Take a closer look at this map and then read this passage below and determine whether Pakistan and China have anything to worry about with respect to India’s nuclear ambitions at sea:
Sandeep Unnithan argues that “the Indian Navy is enhancing force levels at its Visakhapatnam naval base even as it has begun building a secret base for a proposed fleet of nuclear-powered submarines at Rambilli, south of Visakhapatnam. Equipped with the 700-km range B05 submarine launched missiles, the Arihant-class submarines will have to patrol closer to the shores of a potential adversary. But equipped with the 3,500-km range K-4 missiles currently being developed by the DRDO, the Arihant and her sister submarines can cover both Pakistan and China with nuclear-tipped missiles from within the Bay of Bengal, providing the ‘robust second-strike capability’ as stated in India’s nuclear doctrine.”
Certainly Pakistan and China have much to worry about and there should absolutely be no doubts about Indian ambitions in the region. Pakistan understands that in Gwadar lies a strategic opportunity for both China and Pakistan to do what India already assumes they are capable of doing: encircle India and do so effectively. During Chinese President Xi Jingping’s recent maiden visit, China and Pakistan inked 51 agreements worth $46 billion for the China-Pakistan Economic Corridor and various other development and infrastructure projects in Pakistan. Before Xi’s visit to Pakistan, there were reports about a Chinese sale of eight submarines to Pakistan but no such agreement has yet been signed by the two countries. Pakistan has five medium sized submarines but it requires new submarine platforms for an assured second strike capability. Acquiring such a capability entails serious budgetary investment and despite an increase in Pakistan’s defense budget, it is some years away from developing the sea leg of its strategic triad. While the government of Pakistan is happy about substantial Chinese investment, it must not lose sight of what is strategically important to Pakistan: a sea-based second strike platform.

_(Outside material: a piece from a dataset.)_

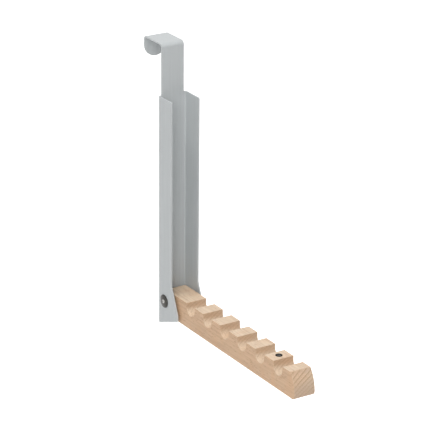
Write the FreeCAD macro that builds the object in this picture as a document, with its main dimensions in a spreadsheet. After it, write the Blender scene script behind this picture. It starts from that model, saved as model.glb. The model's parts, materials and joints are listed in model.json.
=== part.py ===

Management and operation of Gwadar port was given to a Chinese company in 2013 after the Port Singapore Authority (PSA) broke off its agreement of administrative control of Gwadar five years into a forty year agreement. While its submarine development is underway, Pakistan should not waste time in proposing to the Chinese that the port of Gwadar can be used as a docking facility for the Chinese conventional subs helping China conduct its counter-piracy operations in the Gulf of Aden more effectively. Look at the map once again: currently Chinese subs stop at the port of Colombo, Sri Lanka for refueling and refreshment of crew before heading to the Gulf of Aden, but once they will be docked at the port of Gwadar their logistical needs will be met in much less time and with shorter distance to the Gulf of Aden – increasing the overall effectiveness of their counter-piracy missions.
India hopes to undermine any advantages Gwadar might provide Pakistan and China by gaining operational control of the Chabahar port in Iran. Chabahar will not only provide India a direct access route to Afghanistan, Central Asia, and beyond, it will also serve as a listening post for India allowing it to monitor Sino-Pak naval activities. What can Pakistan do to ensure that it does not lose the strategic opportunity Gwadar presents? The first and perhaps the single most important thing Pakistan can do is to ensure that development in Balochistan through massive Chinese investment in the region benefits the people of Balochistan before anyone else, listen to Baloch grievances, and involve them in decision-making where development of Balochistan is concerned. The insurgency in Balochistan is Pakistan’s Achilles’ heel, and while we can tell the world that “external forces” are trying to destabilize the region by aiding Baloch insurgents, we need to start treating Balochistan like the strategic “asset” that it is and protect it at all costs.
One sure way of diluting Indian second-strike advantage against Pakistan and China is by letting Chinese SSBNs also park at Gwadar and patrol Pakistan’s territorial waters. As provocative as it may sound, it can provide Pakistan a) relief from having to rush to complete its own naval second-strike submarine platform, and b) allow Pakistan to benefit from deterrence by design that such an arrangement will bring along with it. However, for such an arrangement to work one major assumption would need to hold: that a non-traditional extended deterrence arrangement exists between Pakistan and China, two nuclear weapon states, whereby presence of Chinese SSBNs in Pakistan’s territorial waters will not only neutralize India’s second-strike advantage against China, but also do the same for Pakistan. I understand that such a unique deterrence arrangement whereby Pakistan benefits from Chinese SSBN presence in the Arabian Sea will raise many eyebrows due to complex regional rivalries, several political sensitivities in the region, and the limitations of China’s own strategic doctrine. However, I will risk putting this thought out there in the interest of generating a dialogue on possible extended deterrence arrangements in South Asia that are unique and indigenous to the regional dynamics, and examine their affect on strategic stability in South Asia.
China’s presence in the Indian Ocean, Gulf, and the Arabian Sea in coming years is a foregone conclusion. All India and the United States have to do is wait and see how it unfolds. There’s no stopping that and Pakistan will have a critical role to play in it. I just hope that Pakistan is smarter about how it strategically aligns with China to offset India’s sea-based second-strike advantage.